Daniel Goleman recently wrote an article about how to do this. I recommend giving this a read:

Emotional hijacks – this priming, this mechanism, which is usually so positive in evolution – can take us over. During these hijacks we can become very angry. When the dust settles we often think, “Oh, why did I say that?”

I spoke with Paul Ekman for my Wired to Connect CD Knowing our Emotions, Improving Our World, about how to identify emotional triggers. One of his recommendations: simply keep a record of your hijacked moments. Here’s what he had to say.

You know I have ambivalent feelings about the term hijack because in some sense it absolves us of responsibility. If someone hijacks us, “Well, it’s not my fault.” Okay, but it is. It is our responsibility to learn to become emotionally intelligent. These are skills, they’re not easy, nature didn’t give them to us – we have to learn them.
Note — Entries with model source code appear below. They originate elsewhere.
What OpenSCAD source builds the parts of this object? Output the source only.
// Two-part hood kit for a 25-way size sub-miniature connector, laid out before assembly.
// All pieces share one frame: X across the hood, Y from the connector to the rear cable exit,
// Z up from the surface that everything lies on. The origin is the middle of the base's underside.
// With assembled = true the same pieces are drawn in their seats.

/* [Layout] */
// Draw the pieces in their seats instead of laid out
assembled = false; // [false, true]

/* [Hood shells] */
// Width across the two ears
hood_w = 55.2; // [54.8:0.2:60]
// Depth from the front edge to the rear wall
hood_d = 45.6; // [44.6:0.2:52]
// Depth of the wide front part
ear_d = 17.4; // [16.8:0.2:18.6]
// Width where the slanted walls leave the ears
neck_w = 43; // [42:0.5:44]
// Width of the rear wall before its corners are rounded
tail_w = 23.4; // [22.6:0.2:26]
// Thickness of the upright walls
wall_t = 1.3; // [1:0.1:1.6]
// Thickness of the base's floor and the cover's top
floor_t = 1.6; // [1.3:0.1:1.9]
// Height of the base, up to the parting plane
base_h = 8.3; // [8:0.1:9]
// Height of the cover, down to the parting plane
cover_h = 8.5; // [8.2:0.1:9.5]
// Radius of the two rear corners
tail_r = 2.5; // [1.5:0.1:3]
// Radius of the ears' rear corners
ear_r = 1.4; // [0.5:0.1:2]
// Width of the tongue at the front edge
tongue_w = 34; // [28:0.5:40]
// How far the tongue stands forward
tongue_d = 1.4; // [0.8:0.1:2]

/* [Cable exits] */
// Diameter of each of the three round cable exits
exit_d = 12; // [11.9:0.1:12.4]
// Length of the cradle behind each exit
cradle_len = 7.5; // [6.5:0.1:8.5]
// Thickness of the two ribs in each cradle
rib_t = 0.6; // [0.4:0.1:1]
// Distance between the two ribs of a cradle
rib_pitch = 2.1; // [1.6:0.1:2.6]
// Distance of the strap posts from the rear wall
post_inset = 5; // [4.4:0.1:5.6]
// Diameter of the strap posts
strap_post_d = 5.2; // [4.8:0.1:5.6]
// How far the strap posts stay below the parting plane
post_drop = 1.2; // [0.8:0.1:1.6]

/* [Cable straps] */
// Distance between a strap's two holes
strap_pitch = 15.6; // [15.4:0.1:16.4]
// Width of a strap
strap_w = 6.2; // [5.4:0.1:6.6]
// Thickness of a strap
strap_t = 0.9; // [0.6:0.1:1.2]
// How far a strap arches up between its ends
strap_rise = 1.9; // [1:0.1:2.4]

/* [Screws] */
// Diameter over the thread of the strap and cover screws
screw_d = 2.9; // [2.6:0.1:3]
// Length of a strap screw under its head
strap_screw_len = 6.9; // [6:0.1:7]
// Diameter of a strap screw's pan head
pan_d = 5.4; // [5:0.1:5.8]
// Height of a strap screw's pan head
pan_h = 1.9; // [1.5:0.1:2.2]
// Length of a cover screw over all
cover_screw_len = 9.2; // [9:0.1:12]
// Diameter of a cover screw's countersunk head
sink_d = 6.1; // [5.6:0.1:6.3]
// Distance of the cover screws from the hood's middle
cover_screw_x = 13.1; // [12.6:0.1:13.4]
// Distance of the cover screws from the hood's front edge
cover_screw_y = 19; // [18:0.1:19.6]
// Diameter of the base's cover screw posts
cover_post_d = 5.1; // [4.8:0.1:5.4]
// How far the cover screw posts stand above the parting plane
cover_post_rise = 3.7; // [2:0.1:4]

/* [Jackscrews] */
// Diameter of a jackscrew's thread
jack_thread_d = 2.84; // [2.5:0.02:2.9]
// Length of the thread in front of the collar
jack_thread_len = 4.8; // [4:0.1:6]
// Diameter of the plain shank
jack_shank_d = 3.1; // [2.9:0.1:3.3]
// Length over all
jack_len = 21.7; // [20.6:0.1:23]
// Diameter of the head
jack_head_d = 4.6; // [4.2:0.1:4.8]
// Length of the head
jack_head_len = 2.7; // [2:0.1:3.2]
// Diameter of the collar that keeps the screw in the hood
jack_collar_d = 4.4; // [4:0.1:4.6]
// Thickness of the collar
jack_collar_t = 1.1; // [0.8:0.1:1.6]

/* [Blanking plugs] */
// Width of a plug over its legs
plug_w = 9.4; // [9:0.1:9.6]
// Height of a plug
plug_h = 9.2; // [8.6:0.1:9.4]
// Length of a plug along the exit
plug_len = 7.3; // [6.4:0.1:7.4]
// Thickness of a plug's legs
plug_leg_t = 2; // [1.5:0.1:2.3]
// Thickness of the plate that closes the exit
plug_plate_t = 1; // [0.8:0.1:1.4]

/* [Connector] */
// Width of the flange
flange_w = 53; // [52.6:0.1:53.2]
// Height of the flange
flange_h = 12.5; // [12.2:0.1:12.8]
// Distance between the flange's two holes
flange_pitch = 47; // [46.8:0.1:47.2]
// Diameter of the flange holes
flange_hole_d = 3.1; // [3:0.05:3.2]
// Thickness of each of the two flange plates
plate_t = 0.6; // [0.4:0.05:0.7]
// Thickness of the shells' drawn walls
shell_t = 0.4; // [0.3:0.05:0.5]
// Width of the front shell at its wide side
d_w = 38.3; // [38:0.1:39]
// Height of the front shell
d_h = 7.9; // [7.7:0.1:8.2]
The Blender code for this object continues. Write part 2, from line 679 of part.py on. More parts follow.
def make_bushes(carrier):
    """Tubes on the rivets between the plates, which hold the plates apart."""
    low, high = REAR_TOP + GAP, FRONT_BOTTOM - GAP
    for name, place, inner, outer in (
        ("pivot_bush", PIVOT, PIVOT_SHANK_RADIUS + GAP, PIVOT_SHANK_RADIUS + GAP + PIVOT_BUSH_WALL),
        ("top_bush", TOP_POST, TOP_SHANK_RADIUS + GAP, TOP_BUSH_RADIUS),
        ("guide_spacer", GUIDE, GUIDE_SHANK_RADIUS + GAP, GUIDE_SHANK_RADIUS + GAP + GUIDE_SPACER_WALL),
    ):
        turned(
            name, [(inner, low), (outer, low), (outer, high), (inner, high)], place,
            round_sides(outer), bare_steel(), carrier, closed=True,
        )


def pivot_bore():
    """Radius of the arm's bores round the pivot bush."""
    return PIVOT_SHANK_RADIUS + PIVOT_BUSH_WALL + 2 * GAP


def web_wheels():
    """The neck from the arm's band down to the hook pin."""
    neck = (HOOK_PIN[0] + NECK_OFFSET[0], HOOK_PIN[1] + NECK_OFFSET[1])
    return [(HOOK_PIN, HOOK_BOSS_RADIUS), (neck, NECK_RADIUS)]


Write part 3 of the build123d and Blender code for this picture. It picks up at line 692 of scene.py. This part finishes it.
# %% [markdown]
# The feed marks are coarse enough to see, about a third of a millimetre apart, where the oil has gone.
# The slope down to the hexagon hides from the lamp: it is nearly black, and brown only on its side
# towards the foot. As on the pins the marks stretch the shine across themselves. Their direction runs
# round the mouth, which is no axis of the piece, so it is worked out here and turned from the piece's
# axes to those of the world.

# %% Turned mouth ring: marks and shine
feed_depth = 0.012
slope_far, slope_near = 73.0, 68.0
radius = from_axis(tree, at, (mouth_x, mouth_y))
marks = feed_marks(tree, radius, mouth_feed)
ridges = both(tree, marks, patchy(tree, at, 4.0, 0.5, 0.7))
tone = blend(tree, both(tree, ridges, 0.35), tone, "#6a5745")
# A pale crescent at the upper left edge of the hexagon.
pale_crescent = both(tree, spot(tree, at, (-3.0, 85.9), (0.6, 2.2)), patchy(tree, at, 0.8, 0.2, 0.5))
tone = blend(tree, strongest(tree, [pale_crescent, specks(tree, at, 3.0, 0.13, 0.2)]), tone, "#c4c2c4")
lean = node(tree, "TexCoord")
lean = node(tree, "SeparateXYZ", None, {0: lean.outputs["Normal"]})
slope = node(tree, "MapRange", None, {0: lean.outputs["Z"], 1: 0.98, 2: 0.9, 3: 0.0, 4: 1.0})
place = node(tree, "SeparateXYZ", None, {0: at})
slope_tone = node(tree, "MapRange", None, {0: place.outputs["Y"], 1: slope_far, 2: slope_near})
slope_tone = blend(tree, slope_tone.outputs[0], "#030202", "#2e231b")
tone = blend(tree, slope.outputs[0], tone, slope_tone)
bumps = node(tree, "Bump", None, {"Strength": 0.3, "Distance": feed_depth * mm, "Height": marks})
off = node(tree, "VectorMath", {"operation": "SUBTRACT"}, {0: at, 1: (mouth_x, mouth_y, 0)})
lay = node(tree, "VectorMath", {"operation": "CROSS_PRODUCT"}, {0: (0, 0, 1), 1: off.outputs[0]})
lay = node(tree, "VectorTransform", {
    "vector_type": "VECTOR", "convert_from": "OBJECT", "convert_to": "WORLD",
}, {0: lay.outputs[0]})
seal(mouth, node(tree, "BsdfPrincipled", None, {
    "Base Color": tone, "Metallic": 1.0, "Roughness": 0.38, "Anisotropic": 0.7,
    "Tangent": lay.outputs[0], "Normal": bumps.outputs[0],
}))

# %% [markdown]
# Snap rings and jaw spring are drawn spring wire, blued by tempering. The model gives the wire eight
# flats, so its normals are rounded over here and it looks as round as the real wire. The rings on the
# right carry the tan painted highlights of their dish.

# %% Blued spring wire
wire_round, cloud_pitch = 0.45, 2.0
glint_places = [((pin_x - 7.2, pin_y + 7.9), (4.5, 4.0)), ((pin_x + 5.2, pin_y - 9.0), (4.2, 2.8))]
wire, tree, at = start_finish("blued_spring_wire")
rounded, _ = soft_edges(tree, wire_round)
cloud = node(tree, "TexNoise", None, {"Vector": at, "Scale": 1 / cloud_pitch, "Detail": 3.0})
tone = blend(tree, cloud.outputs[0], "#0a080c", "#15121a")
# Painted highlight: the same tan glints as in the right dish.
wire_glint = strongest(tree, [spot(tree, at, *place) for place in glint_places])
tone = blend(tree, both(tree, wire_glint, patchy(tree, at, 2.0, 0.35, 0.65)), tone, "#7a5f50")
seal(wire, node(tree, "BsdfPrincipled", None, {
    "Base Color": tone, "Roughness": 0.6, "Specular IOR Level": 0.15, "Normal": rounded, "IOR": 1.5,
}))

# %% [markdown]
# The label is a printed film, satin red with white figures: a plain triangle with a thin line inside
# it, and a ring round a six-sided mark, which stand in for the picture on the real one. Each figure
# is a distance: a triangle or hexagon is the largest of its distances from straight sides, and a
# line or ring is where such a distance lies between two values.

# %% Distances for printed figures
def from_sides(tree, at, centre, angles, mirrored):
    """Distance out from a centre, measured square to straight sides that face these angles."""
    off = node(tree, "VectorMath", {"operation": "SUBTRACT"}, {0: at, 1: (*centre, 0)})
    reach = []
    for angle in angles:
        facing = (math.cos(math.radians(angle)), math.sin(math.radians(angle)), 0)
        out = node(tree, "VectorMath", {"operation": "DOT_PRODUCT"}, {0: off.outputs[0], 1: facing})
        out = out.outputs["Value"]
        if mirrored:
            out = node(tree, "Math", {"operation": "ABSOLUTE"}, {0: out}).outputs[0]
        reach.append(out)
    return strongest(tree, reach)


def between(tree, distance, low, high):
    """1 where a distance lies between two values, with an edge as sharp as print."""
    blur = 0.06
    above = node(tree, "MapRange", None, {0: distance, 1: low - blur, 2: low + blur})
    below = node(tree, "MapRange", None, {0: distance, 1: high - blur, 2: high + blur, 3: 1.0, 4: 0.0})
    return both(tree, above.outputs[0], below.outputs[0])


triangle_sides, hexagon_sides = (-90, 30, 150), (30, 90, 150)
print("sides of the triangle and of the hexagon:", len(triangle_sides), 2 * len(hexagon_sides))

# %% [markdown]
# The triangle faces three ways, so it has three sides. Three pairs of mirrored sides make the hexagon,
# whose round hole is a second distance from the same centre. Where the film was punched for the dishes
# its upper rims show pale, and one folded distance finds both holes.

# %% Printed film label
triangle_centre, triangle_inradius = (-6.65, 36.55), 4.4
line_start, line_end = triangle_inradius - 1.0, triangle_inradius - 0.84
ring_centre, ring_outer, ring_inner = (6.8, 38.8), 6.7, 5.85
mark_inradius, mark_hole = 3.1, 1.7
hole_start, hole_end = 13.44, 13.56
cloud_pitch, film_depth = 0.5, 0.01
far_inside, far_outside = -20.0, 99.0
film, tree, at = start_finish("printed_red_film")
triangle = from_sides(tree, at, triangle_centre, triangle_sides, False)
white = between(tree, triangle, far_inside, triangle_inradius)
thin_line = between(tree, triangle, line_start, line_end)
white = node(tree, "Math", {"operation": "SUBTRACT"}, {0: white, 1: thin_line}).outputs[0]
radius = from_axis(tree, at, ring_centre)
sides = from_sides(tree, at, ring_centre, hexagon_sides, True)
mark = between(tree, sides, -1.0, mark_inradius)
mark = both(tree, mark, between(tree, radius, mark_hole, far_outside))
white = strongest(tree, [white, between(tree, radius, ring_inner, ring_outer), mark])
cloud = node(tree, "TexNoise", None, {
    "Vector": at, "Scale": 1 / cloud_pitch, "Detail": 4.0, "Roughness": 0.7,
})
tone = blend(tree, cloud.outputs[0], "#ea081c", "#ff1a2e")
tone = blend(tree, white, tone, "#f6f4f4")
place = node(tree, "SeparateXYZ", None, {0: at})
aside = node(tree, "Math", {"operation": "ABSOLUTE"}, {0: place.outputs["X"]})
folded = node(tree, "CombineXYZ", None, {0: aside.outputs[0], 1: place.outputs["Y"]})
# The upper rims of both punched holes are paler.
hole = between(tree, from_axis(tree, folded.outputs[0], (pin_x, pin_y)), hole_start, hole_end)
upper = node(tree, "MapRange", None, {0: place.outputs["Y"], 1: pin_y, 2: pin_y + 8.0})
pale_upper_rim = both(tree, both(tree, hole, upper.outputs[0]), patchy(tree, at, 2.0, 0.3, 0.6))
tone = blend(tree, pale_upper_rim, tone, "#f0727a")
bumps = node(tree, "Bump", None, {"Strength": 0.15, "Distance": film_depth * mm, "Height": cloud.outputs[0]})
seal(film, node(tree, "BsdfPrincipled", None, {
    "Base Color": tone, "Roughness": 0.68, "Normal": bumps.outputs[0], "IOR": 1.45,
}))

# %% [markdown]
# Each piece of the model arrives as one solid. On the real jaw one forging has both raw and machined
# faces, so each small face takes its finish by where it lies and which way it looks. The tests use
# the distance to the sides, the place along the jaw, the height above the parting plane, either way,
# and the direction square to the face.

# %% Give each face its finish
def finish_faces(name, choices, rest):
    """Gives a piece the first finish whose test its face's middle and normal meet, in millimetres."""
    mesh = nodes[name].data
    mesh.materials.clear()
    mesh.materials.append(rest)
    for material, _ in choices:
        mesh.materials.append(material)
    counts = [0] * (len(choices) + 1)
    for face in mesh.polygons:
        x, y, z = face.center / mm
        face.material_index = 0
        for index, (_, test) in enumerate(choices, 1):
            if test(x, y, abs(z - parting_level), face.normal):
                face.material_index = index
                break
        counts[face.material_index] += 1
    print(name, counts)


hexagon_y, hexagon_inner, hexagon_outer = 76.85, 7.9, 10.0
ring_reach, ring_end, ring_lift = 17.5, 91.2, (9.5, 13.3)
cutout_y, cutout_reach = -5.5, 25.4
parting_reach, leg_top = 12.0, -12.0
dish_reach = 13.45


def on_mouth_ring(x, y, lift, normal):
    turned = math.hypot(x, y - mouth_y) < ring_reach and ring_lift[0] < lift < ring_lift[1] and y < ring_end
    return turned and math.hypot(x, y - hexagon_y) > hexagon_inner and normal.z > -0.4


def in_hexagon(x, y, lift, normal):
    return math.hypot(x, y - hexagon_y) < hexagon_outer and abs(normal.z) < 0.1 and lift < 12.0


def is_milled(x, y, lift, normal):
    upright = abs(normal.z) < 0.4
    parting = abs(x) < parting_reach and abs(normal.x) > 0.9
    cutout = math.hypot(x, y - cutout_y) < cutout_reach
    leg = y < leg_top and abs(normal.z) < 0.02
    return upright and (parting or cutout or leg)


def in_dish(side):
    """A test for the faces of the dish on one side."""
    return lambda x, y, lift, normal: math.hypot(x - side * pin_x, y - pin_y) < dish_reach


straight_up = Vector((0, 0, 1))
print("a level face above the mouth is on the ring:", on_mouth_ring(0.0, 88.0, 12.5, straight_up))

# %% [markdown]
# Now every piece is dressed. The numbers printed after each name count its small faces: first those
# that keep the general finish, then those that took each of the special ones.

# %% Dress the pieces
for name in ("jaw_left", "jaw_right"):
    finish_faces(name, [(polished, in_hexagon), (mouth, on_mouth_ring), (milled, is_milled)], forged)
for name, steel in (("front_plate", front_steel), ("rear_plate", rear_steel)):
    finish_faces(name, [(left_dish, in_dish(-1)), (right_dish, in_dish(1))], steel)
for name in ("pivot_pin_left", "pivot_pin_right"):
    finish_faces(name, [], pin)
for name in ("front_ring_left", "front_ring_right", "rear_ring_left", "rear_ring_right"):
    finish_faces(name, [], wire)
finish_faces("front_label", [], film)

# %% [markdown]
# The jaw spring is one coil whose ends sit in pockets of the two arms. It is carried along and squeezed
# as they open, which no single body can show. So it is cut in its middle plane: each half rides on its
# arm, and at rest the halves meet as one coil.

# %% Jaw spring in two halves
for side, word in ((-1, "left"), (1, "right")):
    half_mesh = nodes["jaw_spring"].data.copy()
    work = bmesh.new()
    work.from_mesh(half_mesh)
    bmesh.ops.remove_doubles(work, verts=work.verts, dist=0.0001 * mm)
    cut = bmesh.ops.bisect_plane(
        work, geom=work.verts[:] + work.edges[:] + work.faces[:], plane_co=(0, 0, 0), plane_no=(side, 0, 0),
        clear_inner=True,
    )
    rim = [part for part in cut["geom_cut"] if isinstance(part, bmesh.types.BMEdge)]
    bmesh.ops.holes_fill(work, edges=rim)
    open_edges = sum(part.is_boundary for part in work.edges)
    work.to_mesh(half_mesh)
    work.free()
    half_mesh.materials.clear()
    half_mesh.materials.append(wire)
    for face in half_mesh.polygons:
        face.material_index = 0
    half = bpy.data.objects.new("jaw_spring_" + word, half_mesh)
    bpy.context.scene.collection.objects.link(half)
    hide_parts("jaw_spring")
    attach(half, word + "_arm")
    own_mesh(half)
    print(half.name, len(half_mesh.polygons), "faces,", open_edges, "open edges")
I recommend in my book Emotions Revealed that people keep a log of regrettable angry episodes. Write down just what it was about, how it happened, what set you off, and what did you do that you think you shouldn’t have done.

After you’ve got 30 or 40 of them, try to see the commonality in the triggers and responses. You’ll usually find a particular script that underlies what’s causing you to have a particular perception on certain situations, to cast people into roles that they really aren’t in, and to try to replay a plot that doesn’t really fit.”